■ WORK INSTRUCTIONS
Extract every line below, verbatim.

■ STORED DATA
•••••

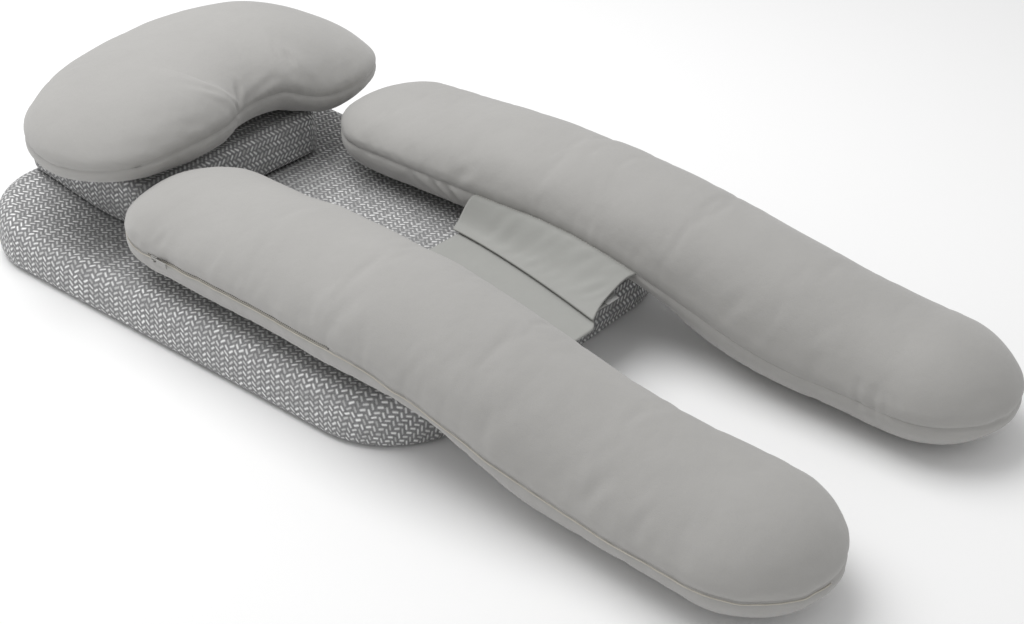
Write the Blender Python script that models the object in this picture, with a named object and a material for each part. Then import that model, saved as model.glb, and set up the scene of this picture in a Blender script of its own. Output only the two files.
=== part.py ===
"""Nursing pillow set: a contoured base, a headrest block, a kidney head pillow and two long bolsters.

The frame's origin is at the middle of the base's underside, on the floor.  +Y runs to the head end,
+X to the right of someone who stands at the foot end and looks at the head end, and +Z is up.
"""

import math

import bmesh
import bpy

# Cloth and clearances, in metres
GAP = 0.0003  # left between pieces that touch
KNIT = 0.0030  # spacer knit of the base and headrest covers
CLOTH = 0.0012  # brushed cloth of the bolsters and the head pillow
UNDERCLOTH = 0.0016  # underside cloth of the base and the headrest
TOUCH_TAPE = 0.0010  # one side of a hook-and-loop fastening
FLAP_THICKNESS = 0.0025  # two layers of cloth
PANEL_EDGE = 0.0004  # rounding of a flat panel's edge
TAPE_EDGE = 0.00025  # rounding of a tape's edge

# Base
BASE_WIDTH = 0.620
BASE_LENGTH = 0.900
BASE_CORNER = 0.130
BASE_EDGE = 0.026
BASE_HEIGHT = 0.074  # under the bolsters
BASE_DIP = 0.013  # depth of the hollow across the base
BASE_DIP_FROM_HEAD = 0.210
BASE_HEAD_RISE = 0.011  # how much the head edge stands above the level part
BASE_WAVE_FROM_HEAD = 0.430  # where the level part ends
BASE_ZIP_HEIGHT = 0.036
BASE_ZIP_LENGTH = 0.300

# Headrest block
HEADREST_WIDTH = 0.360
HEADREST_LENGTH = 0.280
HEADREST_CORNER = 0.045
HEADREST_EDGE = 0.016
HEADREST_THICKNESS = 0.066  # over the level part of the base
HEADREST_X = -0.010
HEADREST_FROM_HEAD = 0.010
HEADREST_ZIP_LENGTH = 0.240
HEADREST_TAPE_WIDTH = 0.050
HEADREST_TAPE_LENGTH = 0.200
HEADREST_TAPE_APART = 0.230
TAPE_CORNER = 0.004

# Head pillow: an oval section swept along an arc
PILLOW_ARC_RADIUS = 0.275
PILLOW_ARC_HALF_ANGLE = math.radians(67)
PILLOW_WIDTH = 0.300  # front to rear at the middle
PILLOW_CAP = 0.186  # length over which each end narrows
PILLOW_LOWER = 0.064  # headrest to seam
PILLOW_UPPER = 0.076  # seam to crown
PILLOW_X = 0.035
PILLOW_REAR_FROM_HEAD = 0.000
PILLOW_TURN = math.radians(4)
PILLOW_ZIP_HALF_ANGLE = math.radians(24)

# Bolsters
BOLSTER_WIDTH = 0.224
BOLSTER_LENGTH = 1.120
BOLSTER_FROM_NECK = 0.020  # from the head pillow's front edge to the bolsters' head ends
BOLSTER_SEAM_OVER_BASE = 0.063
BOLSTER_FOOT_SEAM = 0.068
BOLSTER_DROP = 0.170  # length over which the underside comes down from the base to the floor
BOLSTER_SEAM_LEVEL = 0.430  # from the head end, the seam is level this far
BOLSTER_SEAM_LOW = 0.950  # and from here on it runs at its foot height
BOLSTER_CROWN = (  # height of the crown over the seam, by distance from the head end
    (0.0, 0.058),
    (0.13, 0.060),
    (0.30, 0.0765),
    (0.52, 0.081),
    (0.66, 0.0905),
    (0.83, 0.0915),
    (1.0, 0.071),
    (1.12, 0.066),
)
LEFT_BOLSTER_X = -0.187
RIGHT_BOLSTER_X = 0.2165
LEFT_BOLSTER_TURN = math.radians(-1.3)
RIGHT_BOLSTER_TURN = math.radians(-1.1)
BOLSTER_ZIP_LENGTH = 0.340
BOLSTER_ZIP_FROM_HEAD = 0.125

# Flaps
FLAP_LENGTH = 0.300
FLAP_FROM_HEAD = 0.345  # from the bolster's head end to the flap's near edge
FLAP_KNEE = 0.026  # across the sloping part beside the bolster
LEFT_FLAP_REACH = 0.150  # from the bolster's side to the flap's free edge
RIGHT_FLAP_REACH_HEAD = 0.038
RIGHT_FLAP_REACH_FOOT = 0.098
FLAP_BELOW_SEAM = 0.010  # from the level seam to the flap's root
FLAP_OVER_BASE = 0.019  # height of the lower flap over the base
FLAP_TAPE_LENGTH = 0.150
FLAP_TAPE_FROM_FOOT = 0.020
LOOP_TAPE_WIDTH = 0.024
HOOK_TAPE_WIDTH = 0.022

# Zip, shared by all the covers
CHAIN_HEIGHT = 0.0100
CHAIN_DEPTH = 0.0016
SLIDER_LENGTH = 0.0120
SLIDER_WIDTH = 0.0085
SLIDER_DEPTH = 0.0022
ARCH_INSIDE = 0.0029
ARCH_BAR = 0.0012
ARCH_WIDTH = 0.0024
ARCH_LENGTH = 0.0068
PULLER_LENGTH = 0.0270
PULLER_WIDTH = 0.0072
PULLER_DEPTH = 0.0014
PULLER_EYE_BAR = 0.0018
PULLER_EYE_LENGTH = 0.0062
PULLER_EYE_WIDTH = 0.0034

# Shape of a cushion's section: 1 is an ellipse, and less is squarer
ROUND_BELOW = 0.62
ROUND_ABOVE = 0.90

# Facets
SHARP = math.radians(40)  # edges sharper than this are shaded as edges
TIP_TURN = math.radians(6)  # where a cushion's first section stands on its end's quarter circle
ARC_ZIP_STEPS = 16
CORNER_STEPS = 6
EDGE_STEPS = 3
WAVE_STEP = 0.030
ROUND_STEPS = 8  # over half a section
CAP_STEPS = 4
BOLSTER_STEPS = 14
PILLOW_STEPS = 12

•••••

■ RESULT OF THE EXERCISE
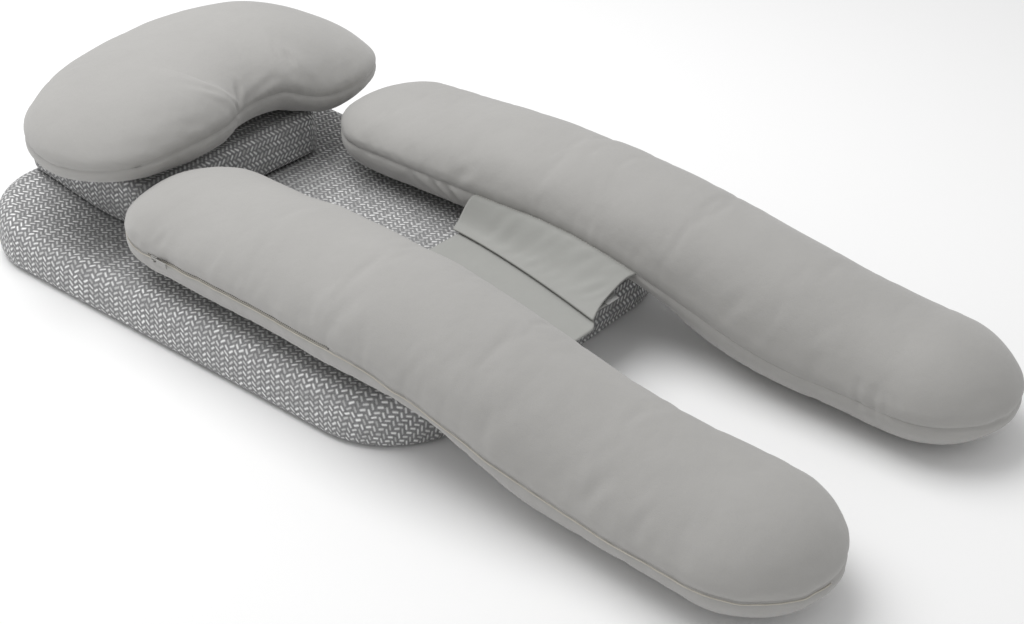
Write the Blender Python script that models the object in this picture, with a named object and a material for each part. Then import that model, saved as model.glb, and set up the scene of this picture in a Blender script of its own. Output only the two files.
=== part.py ===
"""Nursing pillow set: a contoured base, a headrest block, a kidney head pillow and two long bolsters.

The frame's origin is at the middle of the base's underside, on the floor.  +Y runs to the head end,
+X to the right of someone who stands at the foot end and looks at the head end, and +Z is up.
"""

import math

import bmesh
import bpy

# Cloth and clearances, in metres
GAP = 0.0003  # left between pieces that touch
KNIT = 0.0030  # spacer knit of the base and headrest covers
CLOTH = 0.0012  # brushed cloth of the bolsters and the head pillow
UNDERCLOTH = 0.0016  # underside cloth of the base and the headrest
TOUCH_TAPE = 0.0010  # one side of a hook-and-loop fastening
FLAP_THICKNESS = 0.0025  # two layers of cloth
PANEL_EDGE = 0.0004  # rounding of a flat panel's edge
TAPE_EDGE = 0.00025  # rounding of a tape's edge

# Base
BASE_WIDTH = 0.620
BASE_LENGTH = 0.900
BASE_CORNER = 0.130
BASE_EDGE = 0.026
BASE_HEIGHT = 0.074  # under the bolsters
BASE_DIP = 0.013  # depth of the hollow across the base
BASE_DIP_FROM_HEAD = 0.210
BASE_HEAD_RISE = 0.011  # how much the head edge stands above the level part
BASE_WAVE_FROM_HEAD = 0.430  # where the level part ends
BASE_ZIP_HEIGHT = 0.036
BASE_ZIP_LENGTH = 0.300

# Headrest block
HEADREST_WIDTH = 0.360
HEADREST_LENGTH = 0.280
HEADREST_CORNER = 0.045
HEADREST_EDGE = 0.016
HEADREST_THICKNESS = 0.066  # over the level part of the base
HEADREST_X = -0.010
HEADREST_FROM_HEAD = 0.010
HEADREST_ZIP_LENGTH = 0.240
HEADREST_TAPE_WIDTH = 0.050
HEADREST_TAPE_LENGTH = 0.200
HEADREST_TAPE_APART = 0.230
TAPE_CORNER = 0.004

# Head pillow: an oval section swept along an arc
PILLOW_ARC_RADIUS = 0.275
PILLOW_ARC_HALF_ANGLE = math.radians(67)
PILLOW_WIDTH = 0.300  # front to rear at the middle
PILLOW_CAP = 0.186  # length over which each end narrows
PILLOW_LOWER = 0.064  # headrest to seam
PILLOW_UPPER = 0.076  # seam to crown
PILLOW_X = 0.035
PILLOW_REAR_FROM_HEAD = 0.000
PILLOW_TURN = math.radians(4)
PILLOW_ZIP_HALF_ANGLE = math.radians(24)

# Bolsters
BOLSTER_WIDTH = 0.224
BOLSTER_LENGTH = 1.120
BOLSTER_FROM_NECK = 0.020  # from the head pillow's front edge to the bolsters' head ends
BOLSTER_SEAM_OVER_BASE = 0.063
BOLSTER_FOOT_SEAM = 0.068
BOLSTER_DROP = 0.170  # length over which the underside comes down from the base to the floor
BOLSTER_SEAM_LEVEL = 0.430  # from the head end, the seam is level this far
BOLSTER_SEAM_LOW = 0.950  # and from here on it runs at its foot height
BOLSTER_CROWN = (  # height of the crown over the seam, by distance from the head end
    (0.0, 0.058),
    (0.13, 0.060),
    (0.30, 0.0765),
    (0.52, 0.081),
    (0.66, 0.0905),
    (0.83, 0.0915),
    (1.0, 0.071),
    (1.12, 0.066),
)
LEFT_BOLSTER_X = -0.187
RIGHT_BOLSTER_X = 0.2165
LEFT_BOLSTER_TURN = math.radians(-1.3)
RIGHT_BOLSTER_TURN = math.radians(-1.1)
BOLSTER_ZIP_LENGTH = 0.340
BOLSTER_ZIP_FROM_HEAD = 0.125

# Flaps
FLAP_LENGTH = 0.300
FLAP_FROM_HEAD = 0.345  # from the bolster's head end to the flap's near edge
FLAP_KNEE = 0.026  # across the sloping part beside the bolster
LEFT_FLAP_REACH = 0.150  # from the bolster's side to the flap's free edge
RIGHT_FLAP_REACH_HEAD = 0.038
RIGHT_FLAP_REACH_FOOT = 0.098
FLAP_BELOW_SEAM = 0.010  # from the level seam to the flap's root
FLAP_OVER_BASE = 0.019  # height of the lower flap over the base
FLAP_TAPE_LENGTH = 0.150
FLAP_TAPE_FROM_FOOT = 0.020
LOOP_TAPE_WIDTH = 0.024
HOOK_TAPE_WIDTH = 0.022

# Zip, shared by all the covers
CHAIN_HEIGHT = 0.0100
CHAIN_DEPTH = 0.0016
SLIDER_LENGTH = 0.0120
SLIDER_WIDTH = 0.0085
SLIDER_DEPTH = 0.0022
ARCH_INSIDE = 0.0029
ARCH_BAR = 0.0012
ARCH_WIDTH = 0.0024
ARCH_LENGTH = 0.0068
PULLER_LENGTH = 0.0270
PULLER_WIDTH = 0.0072
PULLER_DEPTH = 0.0014
PULLER_EYE_BAR = 0.0018
PULLER_EYE_LENGTH = 0.0062
PULLER_EYE_WIDTH = 0.0034

# Shape of a cushion's section: 1 is an ellipse, and less is squarer
ROUND_BELOW = 0.62
ROUND_ABOVE = 0.90

# Facets
SHARP = math.radians(40)  # edges sharper than this are shaded as edges
TIP_TURN = math.radians(6)  # where a cushion's first section stands on its end's quarter circle
ARC_ZIP_STEPS = 16
CORNER_STEPS = 6
EDGE_STEPS = 3
WAVE_STEP = 0.030
ROUND_STEPS = 8  # over half a section
CAP_STEPS = 4
BOLSTER_STEPS = 14
PILLOW_STEPS = 12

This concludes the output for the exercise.